The collection was proof positive that no one could interpret a mood quite like Dusty. In Private is a stomping, strident accusation about hypocritical love, laid out over a Motownish mid-groove. Nothing Has Been Proved is a diametric contrast: a bewitching song enveloped in a classic breathless, floaty Springfield vocal (further cloaked with an air of mystery that suited the eternal Dusty, real name Mary O’Brien, persona). Both songs were written and produced by the Pet Shop Boys, and easily rank among their greatest work.
Zip forward to August 2016, and Reputation was lovingly expanded by Cherry Red Records as a compressive three-disc set, including multiple mixes and tracks recorded but not included on the original album and a DVD of promo videos. What Have I Done To Deserve This? is included as a bonus track in the Shep Pettibone Disco Mix variant, essentially the same uptempo reworking the seminal synth duo featured in their first world tour of 1991, Performance (above). Dusty died in 1999, and didn’t capitalise in commercial terms on the return to form that the album’s hits had given her. But her “reputation” has, rightly, been restored for all time.

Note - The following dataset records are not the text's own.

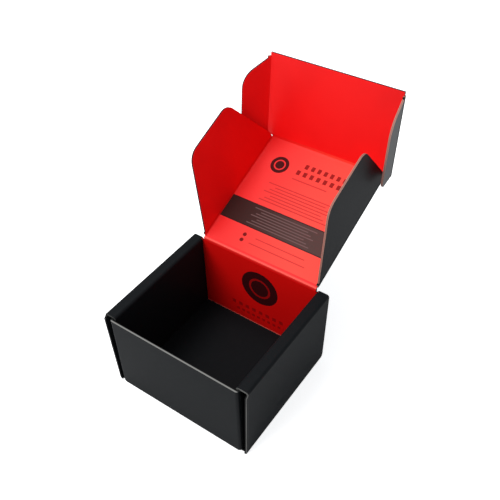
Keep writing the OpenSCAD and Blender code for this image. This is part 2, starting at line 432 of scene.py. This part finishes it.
def wall_print(g, base):
    """The back wall's inner face: a large ring on a disc, over two rows of bars."""
    u = g.along(X)
    v = g.along(UP)
    rows = g.any(*(bars(g, u, v, row) for row in WALL_BARS))
    colour = g.print_over(base, rows, INK_THIN, strength=0.65)
    colour = g.print_over(colour, ring(g, u, v, WALL_DISC), INK, strength=0.97)
    return g.print_over(colour, ring(g, u, v, WALL_RING), RED, strength=0.3)


def hinge_highlight(g, base):
    """Red with a painted highlight, paler, along the lid's fold."""
    line = g.within(g.along(lid_along, lid_origin), -HINGE_HALF, HINGE_HALF, HINGE_SOFT)
    return g.print_over(base, line, RED_HIGHLIGHT, strength=0.4)


def plain_print(g, base):
    """Red with nothing over it."""
    return base


def inner_skin(name, inner_print):
    """Red print alone, for the inner skin of a crease, with the painted shade, sheen or highlight that its
    print adds.
    """
    g = Nodes(name)
    colour = inner_print(g, red_colour(g))
    roughness = g.blend(g.inked(colour), FILM, INKED)
    return g.surface(colour, roughness, relief(g, g.along(lid_along)), SATIN)


def outer_skin(name):
    """Black print alone, for the outer skin of a crease."""
    g = Nodes(name)
    return g.surface(black_colour(g), BLACK_FILM, relief(g, g.along(lid_along)), MATT)


def cut_end(name):
    """Cut board, painted as lit, for the two ends of a crease."""
    g = Nodes(name)
    return g.surface(cut_colour(g, 0.0, *LIT_CUT_EDGE), INKED, g.noise(scale=1200, detail=3), MATT)


def beside_fold(g, origin, out, along, low, high):
    """1 on the crushed board beside a fold, between two distances along it."""
    near = g.within(g.along(out, origin), -CRUSHED / MM, CRUSHED / MM)
    return g.both(near, g.within(g.along(along, origin), low / MM, high / MM))


def panel_material(name, origin, normal, across, folds, inner_print=plain_print, edge=GREY_EDGE,
                   specular=SATIN):
    """A panel of board: red inside, black outside, and cut board on its edges, except beside its folds."""
    g = Nodes(name)
    through = g.along(normal, origin)
    folded = g.any(*(beside_fold(g, *fold) for fold in folds))
    face = HALF_T / MM - FACE_DEPTH
    inside = g.any(g.above(through, face, FACE_BORDER), g.both(folded, g.above(through, 0, FACE_BORDER)))
    outside = g.any(g.below(through, -face, FACE_BORDER), g.both(folded, g.below(through, 0, FACE_BORDER)))
    print_colour = inner_print(g, red_colour(g))
    colour = g.mix(inside, cut_colour(g, through, *edge), print_colour)
    colour = g.mix(outside, colour, black_colour(g))
    roughness = g.blend(inside, INKED, g.blend(g.inked(print_colour), FILM, INKED))
    roughness = g.blend(outside, roughness, BLACK_FILM)
    return g.surface(colour, roughness, relief(g, g.along(across)), specular)


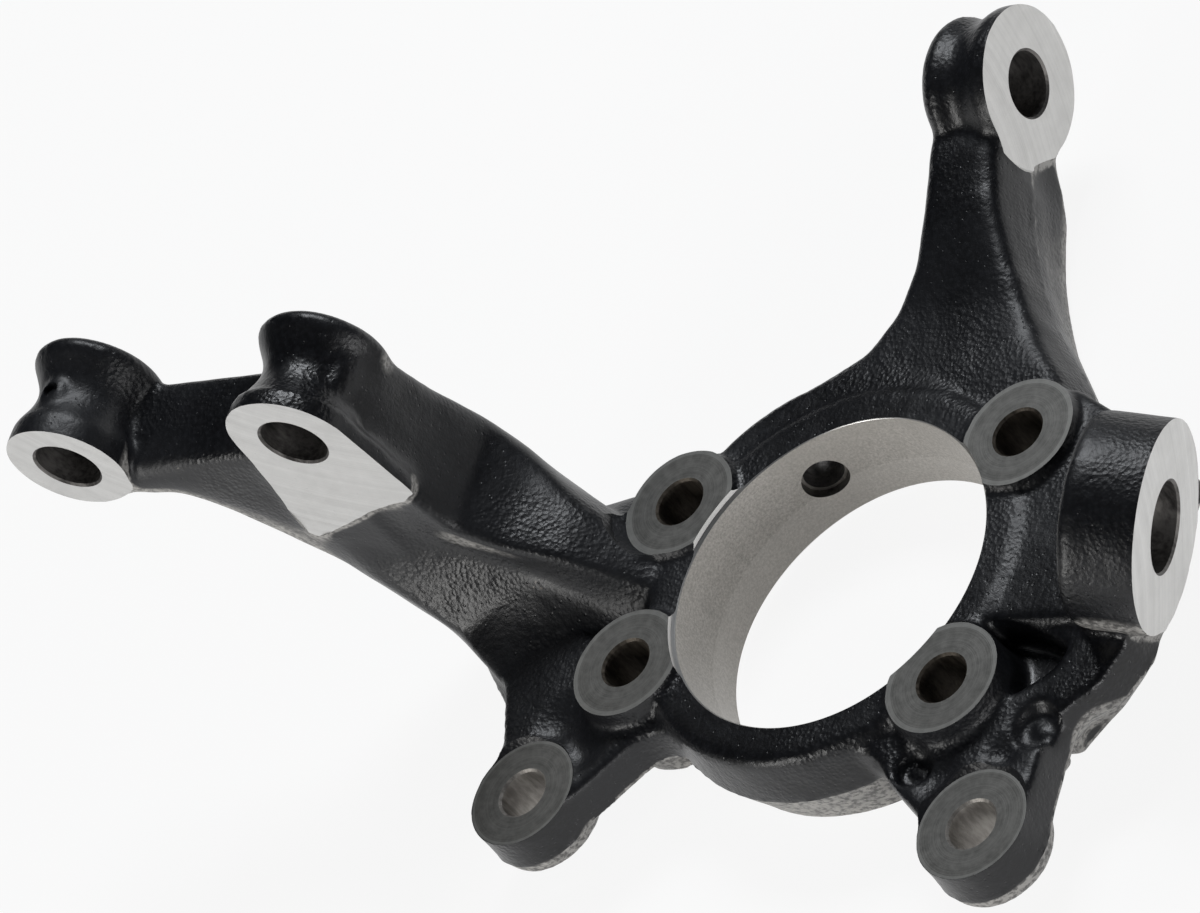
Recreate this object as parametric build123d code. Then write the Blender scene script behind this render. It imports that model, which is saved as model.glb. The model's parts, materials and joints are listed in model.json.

In 2017 the niche label gave the same deluxe treatment to Liza Minnelli’s Results, another perfect pan-generational hook-up, from 1989. Ostensibly the third Pet Shop Boys album in all but name, the set was helmed by the duo with Julian Mendelsohn and included the sparkling single Losing My Mind: Stephen Sondheim transformed into high-camp dancefloor drama.

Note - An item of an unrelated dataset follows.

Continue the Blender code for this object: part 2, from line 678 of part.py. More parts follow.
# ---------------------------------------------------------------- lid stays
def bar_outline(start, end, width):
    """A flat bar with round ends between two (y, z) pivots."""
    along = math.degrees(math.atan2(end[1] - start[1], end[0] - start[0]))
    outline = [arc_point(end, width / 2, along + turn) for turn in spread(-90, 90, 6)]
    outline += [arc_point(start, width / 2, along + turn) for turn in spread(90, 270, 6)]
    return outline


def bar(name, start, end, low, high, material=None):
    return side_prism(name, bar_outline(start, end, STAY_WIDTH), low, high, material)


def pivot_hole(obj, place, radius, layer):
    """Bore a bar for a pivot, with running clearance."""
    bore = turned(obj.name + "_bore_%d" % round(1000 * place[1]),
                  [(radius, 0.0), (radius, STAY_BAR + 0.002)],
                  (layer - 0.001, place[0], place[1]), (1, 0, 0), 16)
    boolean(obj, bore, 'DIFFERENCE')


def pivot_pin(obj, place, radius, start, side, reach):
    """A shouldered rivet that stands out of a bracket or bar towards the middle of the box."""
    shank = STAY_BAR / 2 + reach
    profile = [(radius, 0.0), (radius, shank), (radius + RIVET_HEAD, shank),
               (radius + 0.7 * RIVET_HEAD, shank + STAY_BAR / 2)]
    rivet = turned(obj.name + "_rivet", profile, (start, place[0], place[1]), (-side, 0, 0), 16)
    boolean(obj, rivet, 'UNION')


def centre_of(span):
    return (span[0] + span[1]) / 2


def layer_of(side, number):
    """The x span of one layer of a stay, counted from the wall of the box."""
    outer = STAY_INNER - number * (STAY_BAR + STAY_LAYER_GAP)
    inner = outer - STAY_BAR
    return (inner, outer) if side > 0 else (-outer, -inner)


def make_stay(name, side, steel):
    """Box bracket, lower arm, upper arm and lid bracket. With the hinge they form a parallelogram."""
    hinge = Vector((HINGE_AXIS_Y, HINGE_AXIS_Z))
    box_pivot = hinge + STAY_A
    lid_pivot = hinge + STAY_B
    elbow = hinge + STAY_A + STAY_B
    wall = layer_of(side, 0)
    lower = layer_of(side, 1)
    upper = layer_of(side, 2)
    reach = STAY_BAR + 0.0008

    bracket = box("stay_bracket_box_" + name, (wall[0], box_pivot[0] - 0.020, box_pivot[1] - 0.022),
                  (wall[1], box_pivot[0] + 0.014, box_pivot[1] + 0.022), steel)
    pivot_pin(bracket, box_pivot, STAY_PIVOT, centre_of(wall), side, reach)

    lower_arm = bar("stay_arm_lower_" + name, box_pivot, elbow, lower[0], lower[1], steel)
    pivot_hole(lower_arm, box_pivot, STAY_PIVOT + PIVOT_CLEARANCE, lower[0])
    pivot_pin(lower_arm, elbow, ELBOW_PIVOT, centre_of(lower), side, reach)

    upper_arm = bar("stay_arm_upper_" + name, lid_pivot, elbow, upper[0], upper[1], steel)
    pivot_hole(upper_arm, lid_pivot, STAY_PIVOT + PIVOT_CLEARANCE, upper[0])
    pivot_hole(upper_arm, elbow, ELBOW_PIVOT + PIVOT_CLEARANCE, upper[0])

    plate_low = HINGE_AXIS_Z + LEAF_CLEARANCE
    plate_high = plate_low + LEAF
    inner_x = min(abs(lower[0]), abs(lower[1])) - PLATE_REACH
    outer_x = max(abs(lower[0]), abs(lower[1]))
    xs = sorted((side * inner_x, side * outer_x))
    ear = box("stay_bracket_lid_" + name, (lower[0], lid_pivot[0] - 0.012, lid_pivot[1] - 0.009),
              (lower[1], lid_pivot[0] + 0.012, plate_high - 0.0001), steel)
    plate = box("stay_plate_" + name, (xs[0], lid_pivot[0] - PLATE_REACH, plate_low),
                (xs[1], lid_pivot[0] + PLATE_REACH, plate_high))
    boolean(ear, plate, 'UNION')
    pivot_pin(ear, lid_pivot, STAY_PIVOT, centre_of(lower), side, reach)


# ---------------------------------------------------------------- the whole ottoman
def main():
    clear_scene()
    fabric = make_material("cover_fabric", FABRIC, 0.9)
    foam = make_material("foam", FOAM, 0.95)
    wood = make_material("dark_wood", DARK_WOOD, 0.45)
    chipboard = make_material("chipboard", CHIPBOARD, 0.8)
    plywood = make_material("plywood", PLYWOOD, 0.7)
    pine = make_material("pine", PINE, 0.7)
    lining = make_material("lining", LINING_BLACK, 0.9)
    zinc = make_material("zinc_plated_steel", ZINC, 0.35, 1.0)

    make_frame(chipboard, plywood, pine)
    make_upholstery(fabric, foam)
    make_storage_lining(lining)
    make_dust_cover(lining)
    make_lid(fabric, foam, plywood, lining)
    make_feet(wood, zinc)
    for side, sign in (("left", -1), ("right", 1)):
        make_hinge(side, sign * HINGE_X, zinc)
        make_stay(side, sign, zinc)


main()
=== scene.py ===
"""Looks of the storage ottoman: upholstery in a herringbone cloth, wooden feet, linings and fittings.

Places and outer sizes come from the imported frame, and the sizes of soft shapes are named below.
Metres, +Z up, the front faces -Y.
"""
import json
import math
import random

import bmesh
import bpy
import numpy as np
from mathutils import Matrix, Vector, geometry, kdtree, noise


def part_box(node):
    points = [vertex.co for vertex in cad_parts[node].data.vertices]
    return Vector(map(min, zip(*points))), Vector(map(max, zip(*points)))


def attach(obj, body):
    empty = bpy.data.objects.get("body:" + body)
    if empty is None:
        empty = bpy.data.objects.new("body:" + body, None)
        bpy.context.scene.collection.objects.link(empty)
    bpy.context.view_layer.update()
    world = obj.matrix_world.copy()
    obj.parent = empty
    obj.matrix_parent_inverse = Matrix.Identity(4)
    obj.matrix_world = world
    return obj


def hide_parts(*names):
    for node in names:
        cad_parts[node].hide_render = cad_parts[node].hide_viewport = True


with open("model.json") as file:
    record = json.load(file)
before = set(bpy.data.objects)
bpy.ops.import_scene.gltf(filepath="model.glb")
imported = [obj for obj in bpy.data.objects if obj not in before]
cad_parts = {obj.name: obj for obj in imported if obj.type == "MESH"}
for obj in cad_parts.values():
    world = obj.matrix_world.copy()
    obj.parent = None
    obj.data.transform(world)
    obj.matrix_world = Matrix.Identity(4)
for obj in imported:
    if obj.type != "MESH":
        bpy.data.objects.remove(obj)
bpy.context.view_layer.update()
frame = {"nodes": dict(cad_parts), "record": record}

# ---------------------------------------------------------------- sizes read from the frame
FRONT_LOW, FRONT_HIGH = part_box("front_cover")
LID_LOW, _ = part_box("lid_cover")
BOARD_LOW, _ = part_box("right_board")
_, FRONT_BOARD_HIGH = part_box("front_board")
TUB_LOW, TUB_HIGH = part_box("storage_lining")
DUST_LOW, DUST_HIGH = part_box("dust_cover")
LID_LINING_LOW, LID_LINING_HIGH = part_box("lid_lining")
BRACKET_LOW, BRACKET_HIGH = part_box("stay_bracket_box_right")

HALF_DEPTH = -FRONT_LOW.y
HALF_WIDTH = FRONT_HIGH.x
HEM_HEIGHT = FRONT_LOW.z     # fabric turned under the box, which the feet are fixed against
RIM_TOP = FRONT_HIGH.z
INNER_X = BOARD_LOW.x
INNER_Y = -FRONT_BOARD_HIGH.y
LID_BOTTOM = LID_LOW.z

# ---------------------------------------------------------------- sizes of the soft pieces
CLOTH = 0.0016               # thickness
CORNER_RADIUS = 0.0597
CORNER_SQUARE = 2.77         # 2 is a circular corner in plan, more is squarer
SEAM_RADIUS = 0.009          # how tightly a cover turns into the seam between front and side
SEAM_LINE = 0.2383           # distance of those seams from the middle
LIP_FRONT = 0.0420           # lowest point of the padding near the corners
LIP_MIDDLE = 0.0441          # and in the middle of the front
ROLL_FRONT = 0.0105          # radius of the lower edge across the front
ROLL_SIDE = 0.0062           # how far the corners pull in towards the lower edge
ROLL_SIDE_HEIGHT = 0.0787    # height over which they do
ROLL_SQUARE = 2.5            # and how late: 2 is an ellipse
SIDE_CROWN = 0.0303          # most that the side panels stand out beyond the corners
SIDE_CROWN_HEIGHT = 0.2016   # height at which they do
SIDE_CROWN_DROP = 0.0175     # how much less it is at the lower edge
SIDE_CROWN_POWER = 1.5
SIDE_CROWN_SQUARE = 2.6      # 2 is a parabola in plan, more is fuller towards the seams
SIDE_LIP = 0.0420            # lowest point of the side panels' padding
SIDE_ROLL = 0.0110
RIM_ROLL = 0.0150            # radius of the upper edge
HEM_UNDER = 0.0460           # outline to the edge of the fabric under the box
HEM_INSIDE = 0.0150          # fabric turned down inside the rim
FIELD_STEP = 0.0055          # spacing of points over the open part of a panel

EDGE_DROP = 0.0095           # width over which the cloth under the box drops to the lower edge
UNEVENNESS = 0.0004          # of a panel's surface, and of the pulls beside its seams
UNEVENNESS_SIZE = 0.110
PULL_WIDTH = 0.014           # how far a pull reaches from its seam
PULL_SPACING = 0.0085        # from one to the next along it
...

There’s also scorching covers of Tanita Tikaram’s tantalising Twist In My Sobriety and Hazell Dean’s Love Pains and seven Tennant/Lowe compositions. The whopping 4-disc collection also includes a myriad of mixes and alternate versions, plus a contemporaneous DVD entitled Visible Results. They really don’t make them like that anymore.
Steve Pafford
Postscript: In 2009 Pet Shop Boys received the Outstanding Contribution To Music gong at The Brits. Inadvertently marking almost exactly ten years since Dusty died, her section of What Have I Done To Deserve This? were performed by an up and coming singer by the name of Lady Gaga. She’s the one dressed as a teapot.